Based on my recent experience with the Tek AM503, I wiggled the two metal-can regulators and the ceramic (!) regulator, gingerly plugged in the line cord, flipped the switch, and all the supply voltages once again work perfectly.
The outer doorknob on the kitchen pantry became very loose and sloppy, with the screw holding the inner knob on the shaft remaining snug. Obviously, something else was wrong inside the door.
A spring clip should retain the outer knob in the escutcheon:
Doorknob – worn retaining flange – detail
The flange holding the clip has worn away, letting the clip fall loose. A side view shows the problem:
Doorknob shaft – worn retaining flange
Yes, the knob’s chrome plating is in sorry shape after six decades of wear. I’d rather keep using a solid knob, instead of force-fitting some contemporary half-assed / cost-reduced junk into the door.
Reference: beausage.

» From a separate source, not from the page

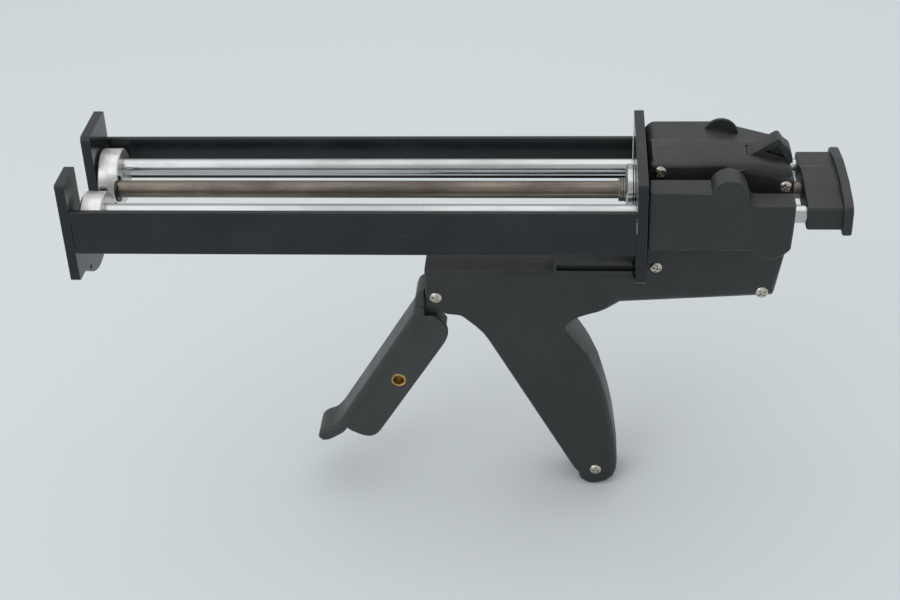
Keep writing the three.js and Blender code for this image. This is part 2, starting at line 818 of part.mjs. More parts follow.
// Neck up the front of the fore-body, and the hub and forked arm inside it.
trigger = cut(trigger, join(box(197.7, 230, 6.6, 20, -79.6, -40), box(197.7, 230, -20, -6.6, -79.6, -40)));
const arm = cut(
  join(
    rodY(6.2, -6.6, 6.6, ...PIVOT, 24),
    rodY(4.1, -6.6, 6.6, ...LINK, 20),
    side([
      [LINK[0] - 3.6, LINK[1]],
      [LINK[0] + 3.6, LINK[1]],
      [PIVOT[0] + 5.6, PIVOT[1]],
      [PIVOT[0] + 3, -70],
      [203.5, -83.5],
      [193, -88],
      [190, -84],
      [194.5, -70],
      [PIVOT[0] - 6, PIVOT[1]],
    ], -6.6, 6.6),
  ),
  rodY(1.6 + GAP, -20, 20, ...PIVOT, 16),
  rodY(1.5 + GAP, -20, 20, ...LINK, 16),
  box(PIVOT[0] - 12, PIVOT[0] + 9, -2.9, 2.9, LINK[1] - 5.6, LINK[1] + 6),
);
trigger = join(cut(trigger, rodY(7.5, -6.7, 6.7, ...PIVOT, 24)), arm);
const EYE = [179.1, -126.6];
trigger = cut(trigger, rodY(3.8 + GAP, -30, 30, ...EYE, 20), rodY(4.8 + GAP, -30, -TRIGGER_HALF + 1.9, ...EYE, 20), rodY(4.8 + GAP, TRIGGER_HALF - 1.9, 30, ...EYE, 20));
addRear("trigger", trigger, "#35383a", 0.5, 0);
addRear(
  "trigger_bush",
  turnedY([
    [3.1, -TRIGGER_HALF + 0.9],
    [4.8, -TRIGGER_HALF + 0.9],
    [4.8, -TRIGGER_HALF + 1.5],
    [3.8, -TRIGGER_HALF + 1.9],
    [3.8, TRIGGER_HALF - 1.9],
    [4.8, TRIGGER_HALF - 1.5],
    [4.8, TRIGGER_HALF - 0.9],
    [3.1, TRIGGER_HALF - 0.9],
    [3.1, -TRIGGER_HALF + 0.9],
  ], ...EYE, 20),
  ...BRASS,
);
addRear("link_pin", rodY(1.5, -6.4, 6.4, ...LINK, 16), ...STEEL);

// Drawbar: flat steel bar from the link pin back to the drive yoke.
const YOKE_X = 351.8;
const drawbar = cut(
  side([
    [199.6, LINK[1] - 3.4],
    [199.6, LINK[1] + 3.2],
    [YOKE_X + 4, LINK[1] + 3.2],
    [YOKE_X + 4, LINK[1] - 3.4],
  ], -2.4, 2.4, 0.5, 1),
  side(soften([
    [LINK[0] - 1.9, LINK[1] - 3.0],
    [LINK[0] - 1.9, LINK[1] + 1.9],
    [LINK[0] + 1.9, LINK[1] + 1.9],
    [LINK[0] + 1.9, LINK[1] - 3.0],
  ], 1, 2), -5, 5),
);
const yoke = cut(
  front([
    [-8, LINK[1] - 3.4],
    [-8, 2],
    [-6, 8],
    [6, 8],
    [8, 2],
    [8, LINK[1] - 3.4],
  ], YOKE_X, YOKE_X + 4, 0.3, 1.5, 2),
  rodX(ROD_R + 0.8, YOKE_X - 1, YOKE_X + 5),
);
addRear("drive_yoke", join(drawbar, yoke), ...STEEL);
const plateShape = (z0, z1, w) => soften([
  [-w, z0],
  [-w, z1],
  [w, z1],
  [w, z0],
], 1.5, 2);
for (let i = 0; i < 3; i++) {
  const x0 = YOKE_X - GAP - 2.8 - i * 3.1;
  addRear(
    `drive_plate_${i + 1}`,
    cut(front(plateShape(-13.2, 11, 9), x0, x0 + 2.8), rodX(ROD_R + 0.45, x0 - 1, x0 + 4)),
    "#8f8b85",
    0.35,
    1,
  );
}
// Coil springs, wound round the drive rod.
function coil(x0, x1, r, wire, turns) {
  class Helix extends THREE.Curve {
    getPoint(t) {
      const a = t * turns * Math.PI * 2;
      return new THREE.Vector3(x0 + wire + (x1 - x0 - 2 * wire) * t, r * Math.cos(a), r * Math.sin(a));
    }
  }
  const section = new THREE.Shape();
  for (let k = 0; k < 5; k++) {
    const a = (k * 2 * Math.PI) / 5;
    if (k === 0) section.moveTo(wire, 0);
    else section.lineTo(wire * Math.cos(a), wire * Math.sin(a));
  }
  const g = new THREE.ExtrudeGeometry(section, {
    steps: Math.round(turns * 12),
    curveSegments: 3,
    extrudePath: new Helix(),
    bevelEnabled: false,
  });
  const s = toSolid(g);
  return s.volume() < 0 ? toSolid(flip(mergeVertices(g))) : s;
}
const DRIVE_SPRING = [FACE_X + 4.3, YOKE_X - GAP - 2.8 - 6.2 - 0.3];
addRear("drive_spring", coil(DRIVE_SPRING[0], DRIVE_SPRING[1], ROD_R + 2.3, 0.65, 4), "#b3b1ac", 0.3, 1);

// Brake plate, its spring, and the thumb lever that frees it.
const BRAKE_X = 383.2;
addRear(
  "brake_plate",
  cut(front(plateShape(-13.4, 11.4, 9), BRAKE_X, BRAKE_X + 3), rodX(ROD_R + 0.5, BRAKE_X - 1, BRAKE_X + 4)),
  "#8f8b85",
  0.35,
  1,
);
addRear("brake_spring", coil(369.8, BRAKE_X - 0.3, ROD_R + 2.3, 0.65, 4), "#b3b1ac", 0.3, 1);
const LEVER_PIN = [392.6, 15.95];
const pocket = (s) =>
  side(
    [
      [389.2, 26.9],
      [396.6, 30.9],
      [401.2, 22.6],
    ],
    s < 0 ? -LEVER_HALF - 1 : 2.2,
    s < 0 ? -2.2 : LEVER_HALF + 1,
  );
const lever = cut(
  side([
    [380.2, 24.6, 0.6],
    [395.6, 34.9, 0.8],
    [397.2, 34.8, 0.8],
    [400.2, 30.6, 1],
    [403.2, 28.6, 1.5],
    [404.8, 24, 2],
    [405.4, 19.8, 0.6],
    [402.6, 19.0, 1],
    [396.6, 19.6, 1],
    [396.4, 15, 2],
    [395.6, 11.4, 2],
    [389.8, 8.2, 1],
    [387.0, 9.0, 1],
    [387.2, 12.8, 1],
    [388.4, 21.0, 2],
    [383.6, 22.8, 1],
  ], -LEVER_HALF, LEVER_HALF, 0.7, 1, 1, 2),
  pocket(-1),
  pocket(1),
  rodY(1.5 + GAP, -20, 20, ...LEVER_PIN, 16),
);
addRear("release_lever", cut(lever, rodX(ROD_R + 0.8, 380, 402)), "#333638", 0.5, 0);
addRear("lever_pin", rodY(1.5, -12.2, 12.2, ...LEVER_PIN, 16), ...STEEL);

// ---------------------------------------------------------------- origin
gun.updateMatrixWorld(true);
const bounds = new THREE.Box3().setFromObject(gun);
gun.position.set(-(bounds.min.x + bounds.max.x) / 2, -(bounds.min.y + bounds.max.y) / 2, -bounds.min.z);

export default gun;
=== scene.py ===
import json
import math

import bmesh
import bpy
import numpy as np
from mathutils import Matrix, Vector

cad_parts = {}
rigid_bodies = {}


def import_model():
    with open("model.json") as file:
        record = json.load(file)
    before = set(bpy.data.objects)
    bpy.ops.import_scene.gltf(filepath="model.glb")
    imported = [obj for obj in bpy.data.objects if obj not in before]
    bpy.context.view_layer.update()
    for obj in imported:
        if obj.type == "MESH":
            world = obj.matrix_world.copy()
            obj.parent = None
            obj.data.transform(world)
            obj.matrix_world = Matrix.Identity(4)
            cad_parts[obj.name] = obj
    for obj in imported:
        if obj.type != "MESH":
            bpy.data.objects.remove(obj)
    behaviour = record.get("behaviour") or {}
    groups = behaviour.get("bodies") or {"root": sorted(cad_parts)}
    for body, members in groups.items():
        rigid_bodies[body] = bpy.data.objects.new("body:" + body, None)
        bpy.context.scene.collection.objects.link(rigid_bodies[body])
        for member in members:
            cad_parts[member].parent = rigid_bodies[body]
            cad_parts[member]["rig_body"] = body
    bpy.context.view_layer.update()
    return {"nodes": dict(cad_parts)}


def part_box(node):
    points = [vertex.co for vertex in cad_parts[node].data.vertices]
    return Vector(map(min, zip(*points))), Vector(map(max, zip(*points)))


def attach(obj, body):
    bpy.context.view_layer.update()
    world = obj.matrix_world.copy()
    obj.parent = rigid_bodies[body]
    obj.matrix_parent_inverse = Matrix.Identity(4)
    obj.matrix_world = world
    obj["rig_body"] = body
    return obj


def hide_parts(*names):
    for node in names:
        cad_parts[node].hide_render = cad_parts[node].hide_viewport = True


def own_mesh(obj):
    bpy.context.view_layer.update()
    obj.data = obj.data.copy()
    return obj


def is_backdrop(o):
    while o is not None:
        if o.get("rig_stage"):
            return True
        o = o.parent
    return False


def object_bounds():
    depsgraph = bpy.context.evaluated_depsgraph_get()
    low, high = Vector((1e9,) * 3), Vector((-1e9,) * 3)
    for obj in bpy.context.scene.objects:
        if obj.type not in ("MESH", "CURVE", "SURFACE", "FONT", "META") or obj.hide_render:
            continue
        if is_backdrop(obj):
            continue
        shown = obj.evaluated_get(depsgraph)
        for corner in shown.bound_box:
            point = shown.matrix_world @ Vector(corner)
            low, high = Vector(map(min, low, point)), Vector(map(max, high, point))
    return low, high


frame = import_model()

nodes = frame["nodes"]

# Stations are written in millimetres from the front plate's front face (x), the middle of
# the gun (y) and the axis of the three rods (z). ORIGIN is that corner in the row frame.
ORIGIN = np.array([
    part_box("front_plate")[0].x,
    0.0,
    (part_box("drive_rod")[0].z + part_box("drive_rod")[1].z) / 2,
])


def span(node):
    """A node's lowest and highest corner in stations."""
    low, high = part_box(node)
    return (np.array(low) - ORIGIN) * 1000, (np.array(high) - ORIGIN) * 1000


# ------------------------------------------------------------------ camera, floor and light
# The gun is looked at from its left side and from a third of the way up, with a plain pale
# floor under it and a large soft light overhead.
def linear(code):
    """An sRGB hex colour as linear RGBA: each channel through the sRGB transfer curve."""
    c = np.array([int(code[i:i + 2], 16) for i in (1, 3, 5)]) / 255
    c = np.where(c <= 0.04045, c / 12.92, ((c + 0.055) / 1.055) ** 2.4)
    return (*c.tolist(), 1.0)


def node(tree, kind, links=(), **settings):
    """Adds a node: settings are its properties, links its sockets' values or the outputs they come from."""
    made = tree.nodes.new(kind)
    for name, value in settings.items():
        setattr(made, name, value)
    for socket, value in dict(links).items():
        target = made.inputs[socket]
        if isinstance(value, bpy.types.NodeSocket):
            tree.links.new(value, target)
        else:
            target.default_value = value
    return made


def material(name, colour, metallic=0.0, roughness=0.5):
    """A material with one Principled shader, and the tree and shader to build its pattern on."""
    made = bpy.data.materials.new(name)
    made.use_nodes = True
    tree = made.node_tree
    tree.nodes.clear()
    shader = node(tree, "ShaderNodeBsdfPrincipled", {
        "Base Color": linear(colour), "Metallic": metallic, "Roughness": roughness,
    })
    node(tree, "ShaderNodeOutputMaterial", {"Surface": shader.outputs[0]})
    return made, tree, shader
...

I say it “beau-sage”, the beauty that comes from usage.
The shaft consists of three triangular rods, with the setscrew on the inner knob pressing against the smaller rod to lock all three of them in place and eliminate all rattle & play:
Doorknob shaft – detail
A tapered pin (!) locks the three shaft rods into the outer knob:
Doorknob shaft – tapered pin
Some doodling, most of which turned out to be irrelevant, captured the essential dimensions and suggested how to replace the flange:
Doorknob – dimension doodles
The stock is 11/16 inch O-1 oil-hardening rod, forever to remain unhardened:
Doorknob – retainer ring boring
I drilled a few holes to get up to 1/2 inch, the largest drill bit I have and just barely clearing the the boring bar.

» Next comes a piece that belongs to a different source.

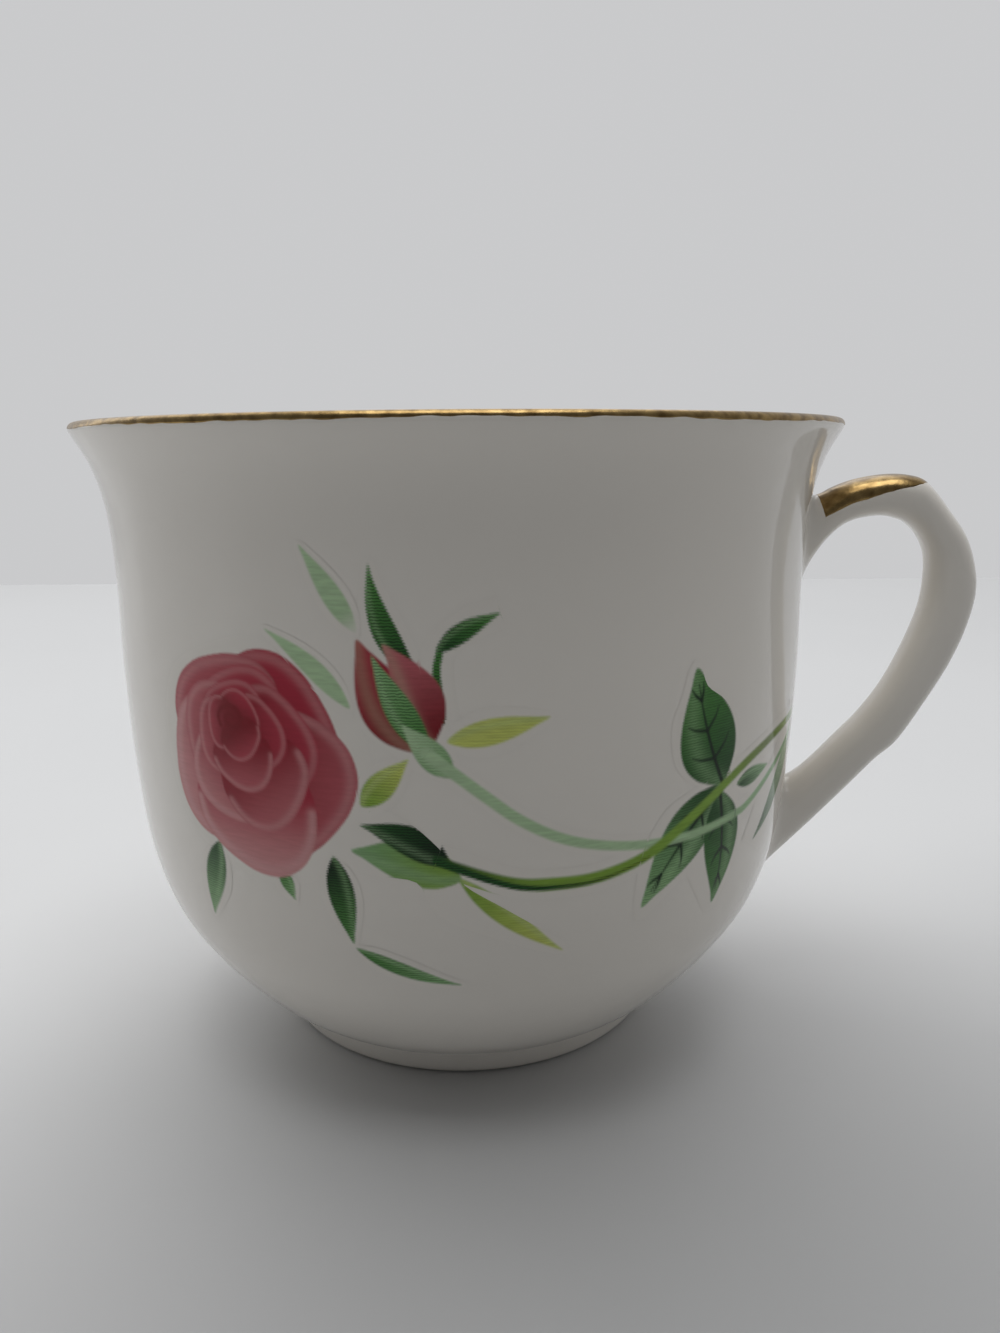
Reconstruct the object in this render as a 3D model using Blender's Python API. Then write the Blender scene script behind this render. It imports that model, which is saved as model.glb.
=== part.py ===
"""Porcelain teacup: a flared bowl on a short foot, one loop handle, gilt rim and a printed rose spray.

Sizes are in millimetres and become metres when a mesh is made. The cup stands on the floor with +Z up
and its handle along +X. Every shape is worked out around the bowl's own axis, and an empty then shifts
the whole cup so that the origin lies under the middle of its bounding box.
"""

import math

import bmesh
import bpy
from mathutils import Vector
from mathutils.geometry import delaunay_2d_cdt

MM = 0.001

# Driving dimensions
RIM_RADIUS = 43.0
BELLY_RADIUS = 39.5
HEIGHT = 70.2
LIP_RADIUS = 0.65
LIP_LEAN = math.radians(26)
FOOT_RADIUS = 23.1
FOOT_HEIGHT = 3.2
HANDLE_REACH = 59.0
HANDLE_WIDTH = 7.0

# Fits: the space between two joined pieces, the slip that fills a joint, and a fired film
GAP = 0.15
SLIP = 0.6
SEAM = 0.3
FILM_GAP = 0.25
FILM = 0.15

SEGMENTS = 60
SECTION_SIDES = 16
SECTION_SQUARENESS = 2.5
HANDLE_STEPS = 2
FILM_CELL = 2.6

# The spray is laid out flat, as it is printed: its own x runs round the belly from this azimuth,
# positive towards the handle, and its y is the height on the cup.
SPRAY_AZIMUTH = math.radians(-80)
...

With the hole bored out to fit the end of the knob, cut it off:
Doorknob – retainer ring cutoff
Trial-fit the ring on the knob with the spring clip:
Doorknob – retainer trial fit
Reinstall the shaft, tap in the retaining pin, then epoxy the ring in place with the knob supported from below to eliminate having to fiddle with the spring clip:
Doorknob – retainer ring epoxy
Add a few dots of oil here & there, reinstall the parts in reverse order, and the knob works perfectly again. Still looks heavily used, of course, but that’s OK.